Sunday, April 14, 2019
Archbishop Thomas Wenski - The Archdiocese of Miami
Photography: MARLENE QUARONI | FC
Archbishop Thomas Wenski preached this homily on Palm Sunday, April 14, 2019, during Mass at St. Mary Cathedral, Miami.
On Sunday, Palm Sunday, Jesus entered Jerusalem in a parade filled with cheers; on Friday, Good Friday, he leaves Jerusalem in a parade filled with jeers.
The drama of our Palm Sunday liturgy does not merely recall those tragic events of 2,000 years ago when an innocent man was put to death, it also unveils for us the reality of man’s continued inhumanity to man, an inhumanity on display in current events in which thousands, even millions, of innocents continue to die.
It is easier for us to deceive ourselves by thinking that were we there “when they crucified our Lord,” we would have acted differently than the crowds who shouted out for his death, that we would have behaved with more valor than the ambitious yet cowardly Pilate, that we would have comported ourselves better than the fearful and weak-kneed apostles. It is easy to say, that were we there, we would have been among those raising cheers and not among those hurling jeers. Yes, it is always easier to deceive ourselves than to recognize our complicity in it all. The Scriptures, however, remind us: Jesus died for us, but he also died because of us. And woe to those who deny their guilt and project it on to others.
Jesus, though innocent, suffered grievously. “He who was without sin was made sin.” He shouldered the weight of our sins as he dragged his cross to the place of his execution. In his humanity, Jesus shows solidarity with human pain and thus confers on our pains, our sufferings, our miseries a divine meaning and significance. The Son of God shares in our humanity to makes us sharers in his divinity. We were created for glory, the glory of life in God, the glory of Eternal Life: but Jesus shows us that the road to that glory passes through the Way of the Cross.
Now, as then, we find the indifferent — those who go through life thinking of no one except themselves. Their silence in face of the sufferings of their neighbor, God’s sons and daughters, signifies their complicity. They can wash their hands but the stain of the blood of innocents remains. Like the women of Jerusalem, they lament loudly about the state of the world, but they are not to be found lifting a finger to help a neighbor in trouble. Now as then we find those who just “cop out” — like Peter, who runs away when the going got rough, they say, “I do not know the man.”
Now, as then, we find the executioners: with sarcasm and cynicism, they murder the innocent; if not by deed then by their words they destroy the good name of their brother or sister, crowning them with thorns of mental anguish.
To hell with Christ, they shout out. Damn his compassion, his mercy and his invitation to conversion of mind and heart. “We have a law – and he must die!” they say.

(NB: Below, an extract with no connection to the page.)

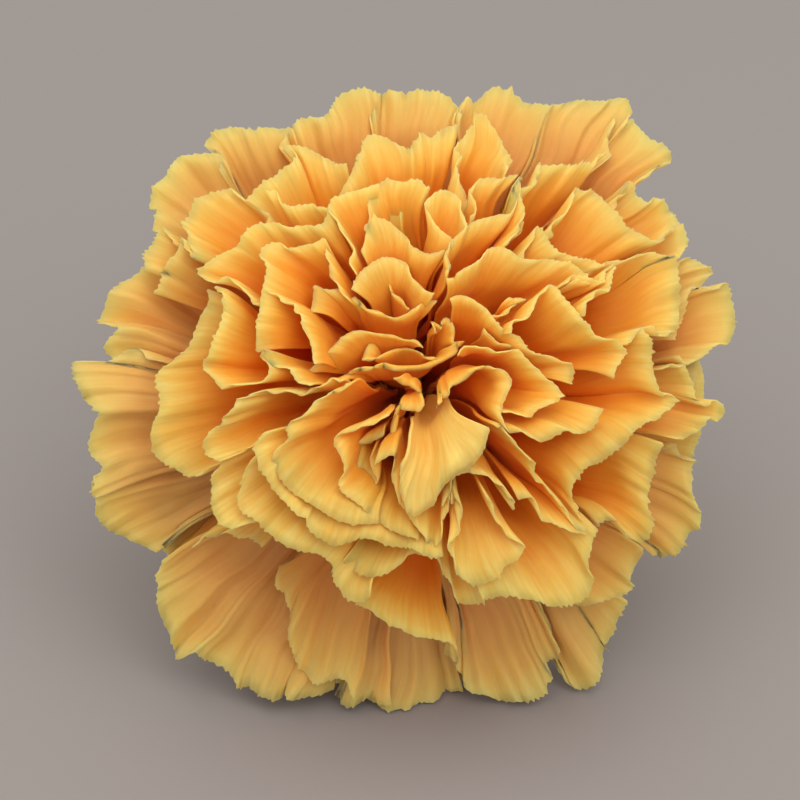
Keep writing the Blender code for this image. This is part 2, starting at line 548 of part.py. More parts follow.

Yes, Jesus entered Jerusalem in a parade of cheers; he leaves in a parade of jeers. Palm Sunday and this Holy Week that follows is an invitation to each of us to join Jesus’ parade. The Passover feast recalls the exodus of the Hebrew people, their “coming out” of the slavery of Egypt and into the Promised Land. We must make our own exodus – and come out of our selfishness.
As the Hebrews left behind the fleshpots of Egypt, we too must leave behind our silent indifference, our easy compromises; we must leave behind our complicity with the suffering of those who today represent the disfigured face of Christ –the poor, the migrant, the weak, the excluded. Christ dies to save them – the last, the least, the lost.
He dies to save us. Jesus enters Jerusalem knowing what awaited him. But he goes, because we matter to him. “God so loved the world, that he sent his only begotten Son to save the world.” Does he matter enough to you that you join his parade?
If he does, then join the parade — you may find more jeers than cheers if you follow him; but he shows you the road to true Glory — not worldly glory but heavenly glory.
That’s where the parade ends — in glory; but as the Scriptures remind us this Holy Week, the road to Glory passes by the way of the Cross.